VILLAGES ET PAYSAGES  D'ANDREE MOIZIARD, peintre


***********

Une vocation d'adolescente, née de l'admiration pour un professeur, a amené Andrée Moiziard à une création picturale très personnelle, conçue avec une grande modestie, une perpétuelle volonté de se remettre en question. Longtemps, elle a peint sans envisager moindrement d'exposer.
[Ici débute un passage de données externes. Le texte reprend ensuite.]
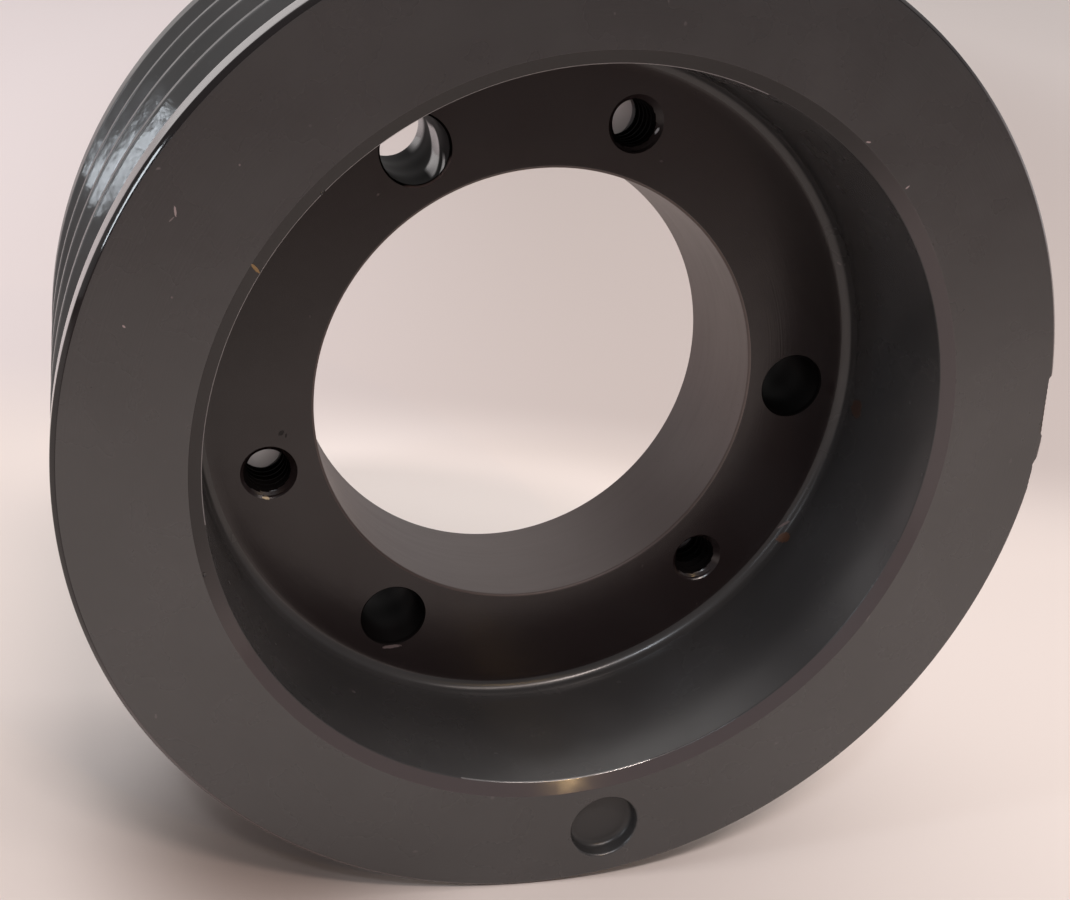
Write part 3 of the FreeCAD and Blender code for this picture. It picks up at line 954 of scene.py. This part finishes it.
def make_world():
    """Dim room: a pale backdrop low behind the wheel and a bright ceiling above and behind it."""
    world = bpy.data.worlds.new("room")
    bpy.context.scene.world = world
    world.use_nodes = True
    nodes = Nodes(world.node_tree)
    direction = nodes.add("ShaderNodeTexCoord").outputs["Generated"]
    parts = nodes.add("ShaderNodeSeparateXYZ", {0: direction}).outputs
    above = nodes.along(direction, Vector(CEILING_DIRECTION).normalized())
    behind = nodes.band(parts[1], -0.5, 0.2)
    low = nodes.band(parts[2], 0.12, 0.42, 1.0, 0.0)
    colour = nodes.mix(nodes.math("MULTIPLY", behind, low), DIM_ROOM, PALE_BACKDROP)
    colour = nodes.mix(nodes.band(above, 0.55, 0.95), colour, BRIGHT_CEILING)
    background = nodes.add("ShaderNodeBackground", {0: colour, 1: 1.0})
    nodes.add("ShaderNodeOutputWorld", {0: background.outputs[0]})


def add_light(name, direction, distance, size, radiance, colour, roll=0):
    """Soft box that faces the wheel; radiance is what the camera would see in it."""
    width, height = size
    data = bpy.data.lights.new(name, "AREA")
    data.shape = "RECTANGLE"
    data.size, data.size_y = width, height
    data.energy = radiance * width * height * math.pi
    data.color = colour
    lamp = bpy.data.objects.new(name, data)
    bpy.context.scene.collection.objects.link(lamp)
    towards = Vector(direction).normalized()
    lamp.location = towards * distance
    lean = Quaternion((0, 0, 1), math.radians(roll))
    lamp.rotation_euler = (towards.to_track_quat("Z", "Y") @ lean).to_euler()


def make_lights():
    cool, rosy, gold = (0.86, 0.93, 1.0), (1.0, 0.86, 0.80), (1.0, 0.66, 0.30)
    add_light("left_window", (-0.93, -0.22, 0.29), 1.6, (0.11, 0.46), 24.0, cool)
    add_light("front_window", (-0.53, -0.838, 0.10), 1.8, (0.03, 0.45), 19.0, cool, -33)
    add_light("skylight", (-0.30, -0.61, 0.74), 1.8, (0.14, 0.12), 75.0, cool)
    add_light("ceiling", (0.0, -0.58, 0.82), 1.8, (0.42, 0.12), 60.0, rosy)
    add_light("far_ceiling", (0.32, -0.50, 0.80), 1.8, (0.6, 0.14), 14.0, rosy)
    add_light("lamp", (0.25, -0.815, 0.52), 1.5, (0.022, 0.022), 620.0, gold)


CAMERA_PLACE = Vector((-57.09, -156.71, 56.45)) * MM
CAMERA_AIM = Vector((0.3017, 0.8788, -0.3697))
CAMERA_RIGHT = Vector((0.9532, -0.2709, 0.1340))
LENS = 47.58  # millimetres, on a sensor 36 mm wide
SHIFT = (0.0352, 0.0051)


def make_camera():
    data = bpy.data.cameras.new("camera")
    data.sensor_fit = "HORIZONTAL"
    data.sensor_width = 36
    data.lens = LENS
    data.shift_x, data.shift_y = SHIFT
    data.clip_start, data.clip_end = 0.005, 50
    camera = bpy.data.objects.new("camera", data)
    bpy.context.scene.collection.objects.link(camera)
    back = -CAMERA_AIM.normalized()
    right = (CAMERA_RIGHT - back * CAMERA_RIGHT.dot(back)).normalized()
    up = back.cross(right)
    camera.matrix_world = Matrix.Translation(CAMERA_PLACE) @ Matrix((right, up, back)).transposed().to_4x4()
    bpy.context.scene.camera = camera


make_pieces()
make_floor()
make_world()
make_lights()
make_camera()
bpy.context.scene.view_settings.view_transform = "Standard"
Et le regard d'autrui, maintenant qu'elle montre parfois son travail, l'amuse beaucoup ; d'autant qu'une fois posées sur des cimaises, elle n'a plus le sentiment que ses oeuvres lui appartiennent ! Un tel détachement l'a empêchée de les sacraliser, l'a protégée de l'arrivisme, et l'a amenée à toutes sortes de fantaisies : les découper si elles n'entrent pas dans un vieux cadre patiné qui a attiré son attention dans quelque vide-greniers ; modifier complètement les couleurs si un ensemble ne la touche pas assez, etc.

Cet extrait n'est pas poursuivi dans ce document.